Le Comité juif américain au créneau
Le 18 juillet également, à New York, cette organisation majeure qu’est le Comité juif américain (American Jewish committee) est montée au créneau : l’AJC a demandé au Parlement israélien de censurer le député, sans mâcher ses mots.
« Le vues extrémistes et les actions du député Ben Ari sont outrageantes », a déclaré son directeur exécutif, David Harris.
« La photo du député Ben Ari déchirant la bible chrétienne, sainte pour de si nombreuses personnes dans le monde, est un outrage sacrilège, un assaut abominable contre toute une religion », a-t-il déclaré.

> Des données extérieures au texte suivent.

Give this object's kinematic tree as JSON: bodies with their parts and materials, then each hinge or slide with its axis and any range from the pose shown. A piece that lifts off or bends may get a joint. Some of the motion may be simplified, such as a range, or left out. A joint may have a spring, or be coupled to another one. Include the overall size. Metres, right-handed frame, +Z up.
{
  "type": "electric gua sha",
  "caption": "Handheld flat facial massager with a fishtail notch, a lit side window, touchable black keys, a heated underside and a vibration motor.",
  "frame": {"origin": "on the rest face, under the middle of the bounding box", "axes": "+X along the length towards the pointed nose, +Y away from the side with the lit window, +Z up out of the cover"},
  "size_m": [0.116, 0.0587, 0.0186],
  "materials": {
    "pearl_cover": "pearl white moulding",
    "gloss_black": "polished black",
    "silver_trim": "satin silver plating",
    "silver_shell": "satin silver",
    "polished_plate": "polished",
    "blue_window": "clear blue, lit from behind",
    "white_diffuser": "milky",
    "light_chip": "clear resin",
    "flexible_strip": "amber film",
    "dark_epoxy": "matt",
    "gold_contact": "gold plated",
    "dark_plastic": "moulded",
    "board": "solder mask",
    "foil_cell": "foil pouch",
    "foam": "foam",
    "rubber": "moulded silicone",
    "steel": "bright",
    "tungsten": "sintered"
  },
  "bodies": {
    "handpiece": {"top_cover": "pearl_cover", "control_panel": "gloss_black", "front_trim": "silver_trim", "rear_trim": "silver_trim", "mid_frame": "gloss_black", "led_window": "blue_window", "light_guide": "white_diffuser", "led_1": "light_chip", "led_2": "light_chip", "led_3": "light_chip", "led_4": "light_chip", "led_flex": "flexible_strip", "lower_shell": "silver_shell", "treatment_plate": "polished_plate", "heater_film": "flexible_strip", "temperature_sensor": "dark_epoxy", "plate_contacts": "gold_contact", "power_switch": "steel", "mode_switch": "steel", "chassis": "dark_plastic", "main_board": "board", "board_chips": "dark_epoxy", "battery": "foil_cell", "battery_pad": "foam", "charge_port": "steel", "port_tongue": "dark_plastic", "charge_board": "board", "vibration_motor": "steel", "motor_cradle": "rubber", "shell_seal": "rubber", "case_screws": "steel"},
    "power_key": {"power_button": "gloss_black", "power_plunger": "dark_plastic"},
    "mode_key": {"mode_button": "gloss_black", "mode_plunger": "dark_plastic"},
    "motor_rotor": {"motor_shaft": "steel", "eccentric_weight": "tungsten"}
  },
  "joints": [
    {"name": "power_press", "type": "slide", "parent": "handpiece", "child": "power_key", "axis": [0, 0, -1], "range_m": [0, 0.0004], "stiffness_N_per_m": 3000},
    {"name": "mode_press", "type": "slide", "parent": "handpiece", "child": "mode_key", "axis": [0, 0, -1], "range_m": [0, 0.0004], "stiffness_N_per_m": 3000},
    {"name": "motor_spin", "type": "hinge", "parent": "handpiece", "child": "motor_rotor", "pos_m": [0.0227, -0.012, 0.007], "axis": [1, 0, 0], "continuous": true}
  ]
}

L’AJC rappelle que le député a un long passif d’hostilité ouverte contre les citoyens d’Israël arabes et qu’aux Etats-Unis, où il est né, il a été déclaré persona non grata du fait de ses liens avec des extrémistes du parti Kach, interdit également en Israël.
M. Harris a salué les prises de position de M. Reuven Rivlin, et de Mark Regev, et il a pressé les autorités israéliennes de prendre les mesures adaptées contre M. Ben Ari.
En fin de compte, oserais-je dire que ce député aura rendu service en permettant à ces voix juives d’exprimer leur réprobation et de consolider le dialogue entre les chrétiens et le judaïsme?